Senin, 29 Mei 2017

Lelah

Lelah
Putu Setia  ;   Pengarang;  Wartawan Senior Tempo
                                                       TEMPO.CO, 27 Mei 2017



                                                           
Bangsa kita ternyata tak pernah lelah. Jika saja tak lelah itu dalam urusan menjaga negara kesatuan, mempertahankan Pancasila sebagai dasar negara, merajut terus kebinekaan, dan memupuk toleransi sebagaimana diwariskan pendahulu, tentu sesuatu yang membanggakan. Namun yang terjadi belakangan ini justru memprihatinkan. Kita tak pernah lelah untuk bertengkar, saling menghujat, dan saling menyalahkan. Kebenaran dimonopoli oleh sebuah kelompok atau golongan, bukan sebagaimana para bijak menyebutkan bahwa kebenaran bisa datang dari segala arah, termasuk arah yang tidak kita sukai.

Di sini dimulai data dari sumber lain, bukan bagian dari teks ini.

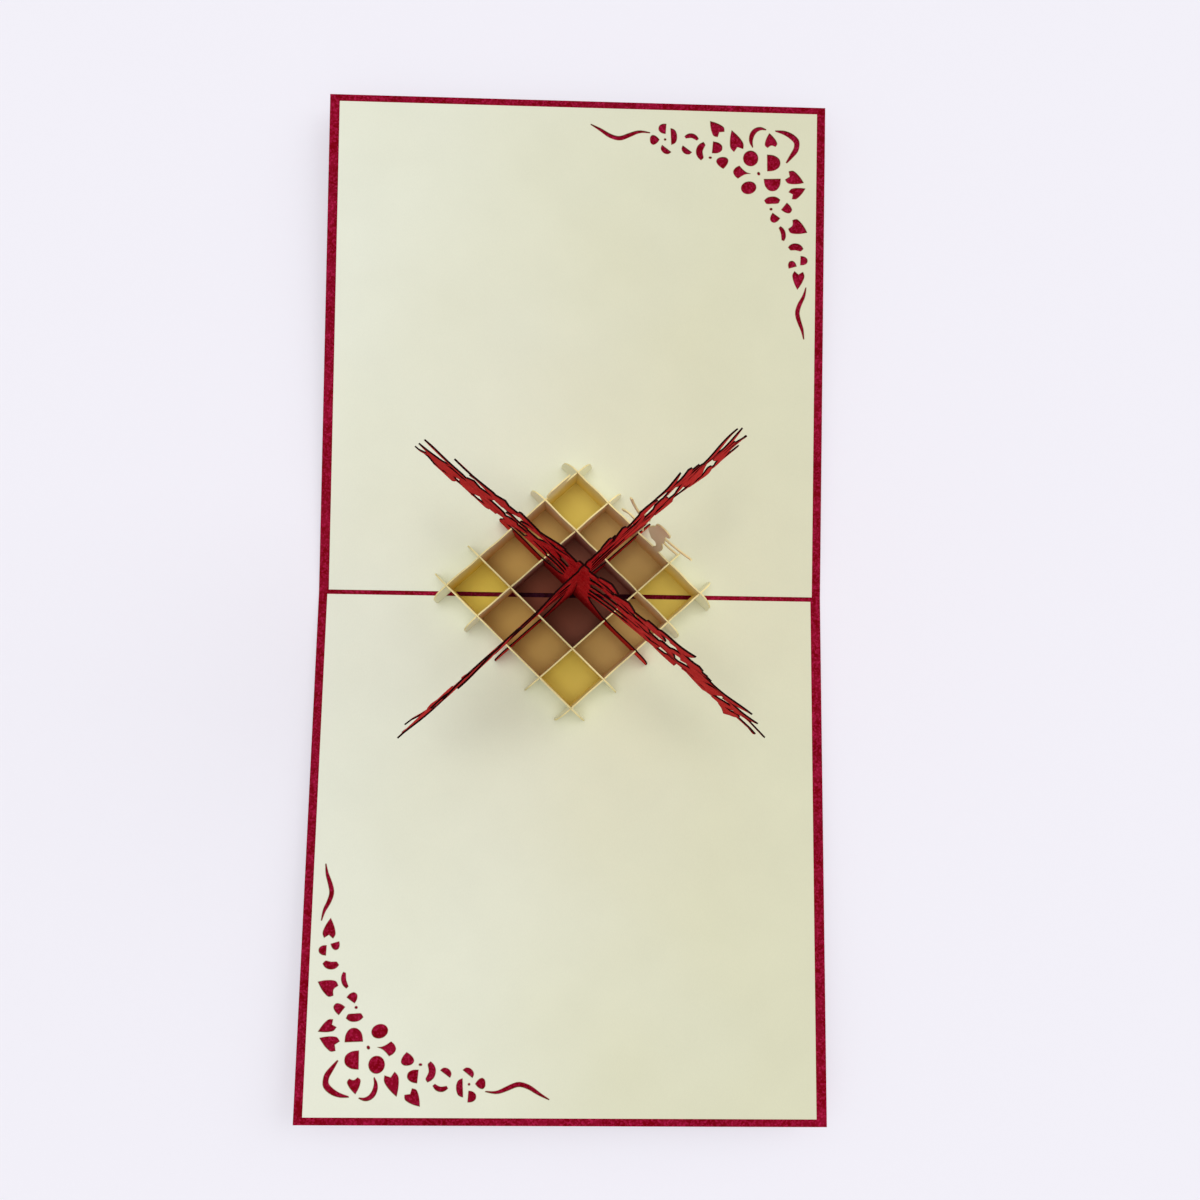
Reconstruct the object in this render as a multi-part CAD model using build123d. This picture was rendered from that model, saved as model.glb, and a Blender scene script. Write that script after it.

Presiden Joko Widodo sangat jelas menyebutkan betapa parahnya situasi belakangan ini ketika kita tak lelah untuk saling berbenturan. Sesuatu yang sia-sia. Energi dibuang percuma berbilang tahun hanya untuk saling menghujat. Berita bohong alias hoax terus-menerus diproduksi, entah oleh siapa. Bisa jadi hoax dibuat sendiri oleh seseorang atau sekelompok orang lalu diributkan sendiri oleh orang atau sekelompok orang itu seraya menuduh orang lain yang melakukannya. Sudah tak jelas lagi siapa yang salah dan siapa yang benar. Kesalahan atau kebenaran ditentukan oleh siapa yang paling banyak bersuara.

Meski menyampaikan rasa kesalnya ini dengan gestur kemarahan, Jokowi tak pernah menyebutkan satu contoh peristiwa apa yang dia maksudkan sebagai "pekerjaan sia-sia yang harus segera dihentikan" itu. Tapi orang tak perlu menebak contohnya karena semua sudah kasat mata. Sebut saja kasus Basuki Tjahaja Purnama, baik dalam urusan apa yang disebut penistaan agama maupun dalam kaitan pemilihan Gubernur Jakarta. Ini pun sesungguhnya hanya satu contoh.

Terjadi dua kubu besar. Satu kubu melakukan aksi demo berjilid-jilid meminta Basuki alias Ahok diberhentikan sebagai Gubernur Jakarta dan dimasukkan penjara. Padahal proses hukum sudah berjalan dan dalam situasi yang normal serta bermartabat seharusnya hukum di atas segalanya. Sudah bisa ditebak kubu lain menuduh kubu yang berdemo itu mencoba intervensi hukum. Lalu, ketika proses hukum selesai tahap pertama di pengadilan negeri dan Ahok betul ditahan, kubu pro-Ahok juga melakukan berbagai aksi seraya menyebutkan keadilan sudah mati. Hidup-matinya keadilan seolah-olah bisa dinobatkan oleh sebuah kelompok. Adapun sistem peradilan yang kita miliki berjenjang, masih ada pengadilan banding lalu diteruskan dengan pengadilan kasasi. Betapa panjangnya perjalanan kasus itu dan betapa tak lelahnya orang-orang untuk beraksi.

Maka, ketika Ahok menulis surat dari rumah tahanan dan dibacakan istrinya dengan terisak, kita segera disadarkan bahwa kelelahan untuk melakukan pekerjaan sia-sia ini harus diakhiri dan Ahok melakukan peran besar itu. Ahok mencabut memori banding. Ia rela dipenjara dengan harapan aksi yang melelahkan dan memacetkan jalanan segera diakhiri. Kalaupun peradilan banding tetap bersidang karena "kemauan" jaksa dan apa pun hukuman yang ditimpakan kepada Ahok, itu bukan urusan Ahok lagi. Itu urusan hukum, urusan jaksa dan hakim, begitu kalau disederhanakan.

Momentum ini harusnya meredam saling hujat dan caci maki, lalu kita kembali pada persoalan bangsa yang semakin membuat miris, munculnya radikalisme dan ancaman teroris. Aksi brutal ISIS sudah tiba di Filipina, semakin dekat dengan kita. Teror bom muncul di Kampung Melayu. Kita tak takut, tapi seharusnya di sini kita tak lelah-lelah untuk meyakinkan umat bahwa jihad dengan teror itu bukanlah ajaran agama. Itu jihad kebodohan.